▸ GIVEN RECORDS:
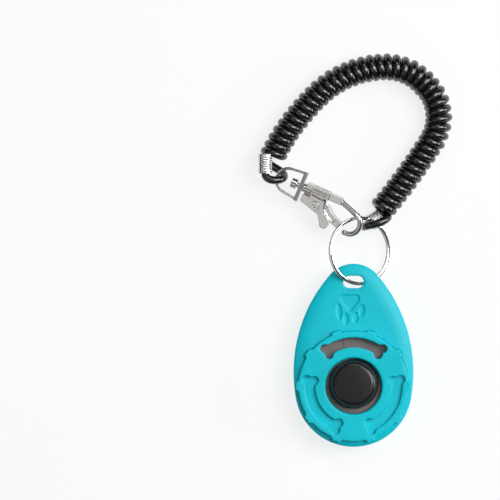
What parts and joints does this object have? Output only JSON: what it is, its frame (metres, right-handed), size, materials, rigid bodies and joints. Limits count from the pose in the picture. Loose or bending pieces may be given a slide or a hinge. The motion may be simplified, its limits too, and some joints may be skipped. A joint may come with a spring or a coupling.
{
  "type": "training clicker with wrist strap",
  "caption": "Teardrop animal-training clicker with a domed push button in a bone-patterned trim ring, on a split ring with a coiled wrist strap and a swivel trigger snap.",
  "frame": {"origin": "on the case's flat back, below the centre of its round trim ring", "axes": "+Y towards the lug and the strap, +Z out of the front through the button, +X to the right seen from the front"},
  "size_m": [0.0703, 0.142, 0.0153],
  "materials": {
    "case_plastic": "satin turquoise moulding with a fine matte grain",
    "button_plastic": "gloss black moulding",
    "inner_plastic": "warm grey moulding, slightly glossy",
    "spring_steel": "rolled spring steel",
    "nickel_plate": "bright nickel plating",
    "cord_plastic": "gloss black plastic cord"
  },
  "bodies": {
    "case": {"bottom_shell": "case_plastic", "top_shell": "case_plastic", "trim_ring": "case_plastic", "inner_plate": "inner_plastic", "reed_clip": "spring_steel"},
    "button": {"button_cap": "button_plastic", "button_post": "inner_plastic"},
    "reed": {"click_reed": "spring_steel"},
    "ring": {"split_ring": "nickel_plate"},
    "strap": {"ring_end_ferrule": "nickel_plate", "ring_end_loop": "cord_plastic", "coil": "cord_plastic", "clasp_end_loop": "cord_plastic", "clasp_end_ferrule": "nickel_plate", "swivel_pin": "nickel_plate", "hook_body": "nickel_plate", "gate_rivet": "nickel_plate", "gate_spring": "spring_steel"},
    "bail": {"swivel_bail": "nickel_plate"},
    "gate": {"gate_lever": "nickel_plate"}
  },
  "joints": [
    {"name": "button_press", "type": "slide", "parent": "case", "child": "button", "axis": [0, 0, -1], "range_m": [0, 0.0012], "stiffness_N_per_m": 1500},
    {"name": "reed_flex", "type": "hinge", "parent": "case", "child": "reed", "pos_m": [0.0003, 0.0133, 0.00475], "axis": [1, 0, 0], "range_deg": [0, 5.7]},
    {"name": "ring_swing", "type": "hinge", "parent": "case", "child": "ring", "pos_m": [0.0022, 0.03685, 0.0085], "axis": [0.8829, 0, -0.4695], "range_deg": [0, 70]},
    {"name": "strap_swing", "type": "hinge", "parent": "ring", "child": "strap", "pos_m": [-0.00121, 0.0599, 0.01031], "axis": [0.8754, -0.1305, -0.4655], "range_deg": [-10, 45]},
    {"name": "bail_swivel", "type": "hinge", "parent": "strap", "child": "bail", "pos_m": [-0.0188, 0.0719, 0.00805], "axis": [0.8968, -0.3993, 0.1908], "range_deg": [-10, 20]},
    {"name": "gate_open", "type": "hinge", "parent": "strap", "child": "gate", "pos_m": [-0.01365, 0.06529, 0.00802], "axis": [-0.3029, -0.2395, 0.9224], "range_deg": [0, 12], "stiffness_Nm_per_rad": 0.02, "springref_deg": -17.19}
  ],
  "couplings": [
    {"joint": "reed_flex", "follows": "button_press", "rad_per_m": 81.3}
  ]
}
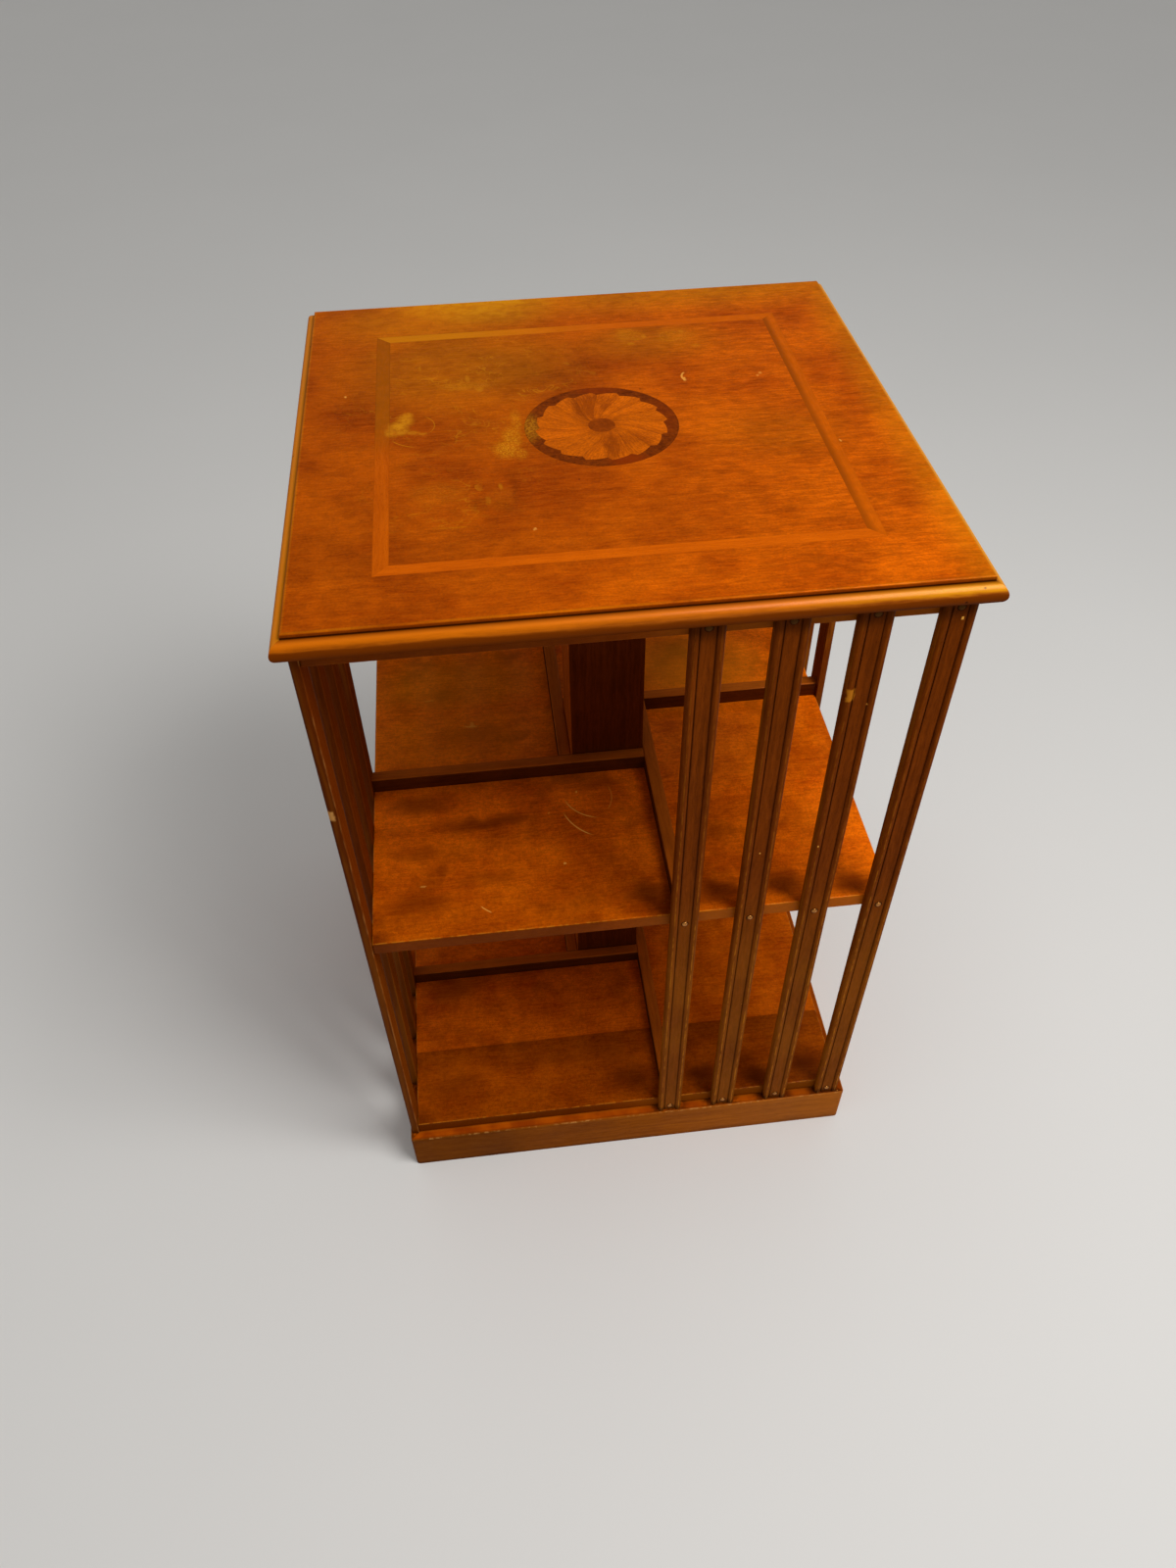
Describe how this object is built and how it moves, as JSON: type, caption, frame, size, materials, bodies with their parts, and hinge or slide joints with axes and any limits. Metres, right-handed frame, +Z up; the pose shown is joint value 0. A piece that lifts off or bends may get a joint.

▸ GIVEN REQUEST: Repeat the records above exactly, leaving none out.

▸ TASK OUTPUT:
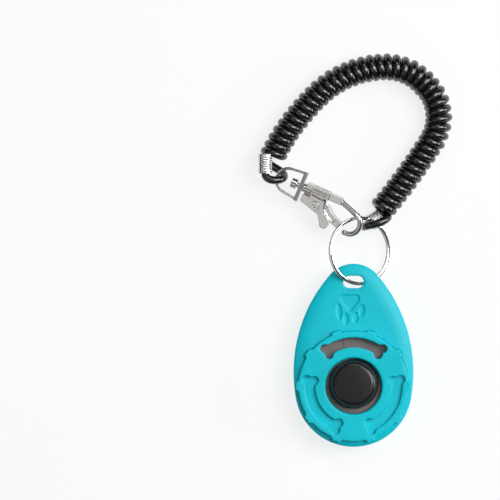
What parts and joints does this object have? Output only JSON: what it is, its frame (metres, right-handed), size, materials, rigid bodies and joints. Limits count from the pose in the picture. Loose or bending pieces may be given a slide or a hinge. The motion may be simplified, its limits too, and some joints may be skipped. A joint may come with a spring or a coupling.
{
  "type": "training clicker with wrist strap",
  "caption": "Teardrop animal-training clicker with a domed push button in a bone-patterned trim ring, on a split ring with a coiled wrist strap and a swivel trigger snap.",
  "frame": {"origin": "on the case's flat back, below the centre of its round trim ring", "axes": "+Y towards the lug and the strap, +Z out of the front through the button, +X to the right seen from the front"},
  "size_m": [0.0703, 0.142, 0.0153],
  "materials": {
    "case_plastic": "satin turquoise moulding with a fine matte grain",
    "button_plastic": "gloss black moulding",
    "inner_plastic": "warm grey moulding, slightly glossy",
    "spring_steel": "rolled spring steel",
    "nickel_plate": "bright nickel plating",
    "cord_plastic": "gloss black plastic cord"
  },
  "bodies": {
    "case": {"bottom_shell": "case_plastic", "top_shell": "case_plastic", "trim_ring": "case_plastic", "inner_plate": "inner_plastic", "reed_clip": "spring_steel"},
    "button": {"button_cap": "button_plastic", "button_post": "inner_plastic"},
    "reed": {"click_reed": "spring_steel"},
    "ring": {"split_ring": "nickel_plate"},
    "strap": {"ring_end_ferrule": "nickel_plate", "ring_end_loop": "cord_plastic", "coil": "cord_plastic", "clasp_end_loop": "cord_plastic", "clasp_end_ferrule": "nickel_plate", "swivel_pin": "nickel_plate", "hook_body": "nickel_plate", "gate_rivet": "nickel_plate", "gate_spring": "spring_steel"},
    "bail": {"swivel_bail": "nickel_plate"},
    "gate": {"gate_lever": "nickel_plate"}
  },
  "joints": [
    {"name": "button_press", "type": "slide", "parent": "case", "child": "button", "axis": [0, 0, -1], "range_m": [0, 0.0012], "stiffness_N_per_m": 1500},
    {"name": "reed_flex", "type": "hinge", "parent": "case", "child": "reed", "pos_m": [0.0003, 0.0133, 0.00475], "axis": [1, 0, 0], "range_deg": [0, 5.7]},
    {"name": "ring_swing", "type": "hinge", "parent": "case", "child": "ring", "pos_m": [0.0022, 0.03685, 0.0085], "axis": [0.8829, 0, -0.4695], "range_deg": [0, 70]},
    {"name": "strap_swing", "type": "hinge", "parent": "ring", "child": "strap", "pos_m": [-0.00121, 0.0599, 0.01031], "axis": [0.8754, -0.1305, -0.4655], "range_deg": [-10, 45]},
    {"name": "bail_swivel", "type": "hinge", "parent": "strap", "child": "bail", "pos_m": [-0.0188, 0.0719, 0.00805], "axis": [0.8968, -0.3993, 0.1908], "range_deg": [-10, 20]},
    {"name": "gate_open", "type": "hinge", "parent": "strap", "child": "gate", "pos_m": [-0.01365, 0.06529, 0.00802], "axis": [-0.3029, -0.2395, 0.9224], "range_deg": [0, 12], "stiffness_Nm_per_rad": 0.02, "springref_deg": -17.19}
  ],
  "couplings": [
    {"joint": "reed_flex", "follows": "button_press", "rad_per_m": 81.3}
  ]
}
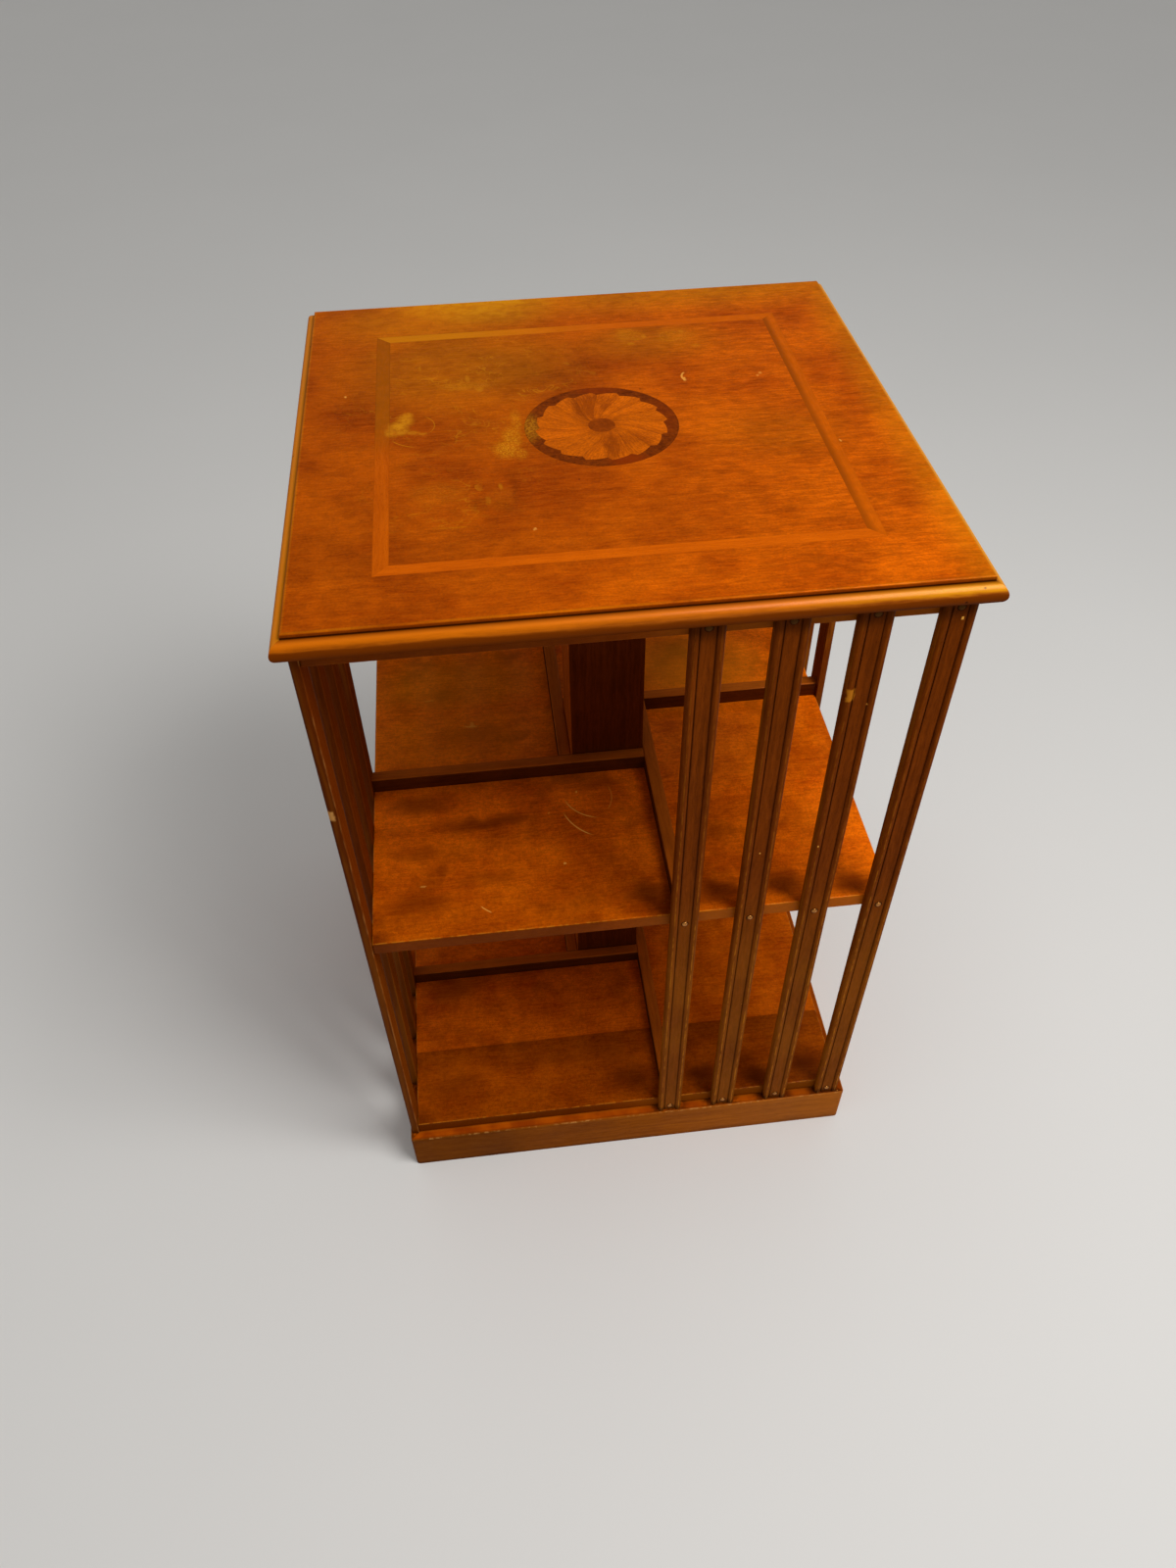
Describe how this object is built and how it moves, as JSON: type, caption, frame, size, materials, bodies with their parts, and hinge or slide joints with axes and any limits. Metres, right-handed frame, +Z up; the pose shown is joint value 0. A piece that lifts off or bends may get a joint.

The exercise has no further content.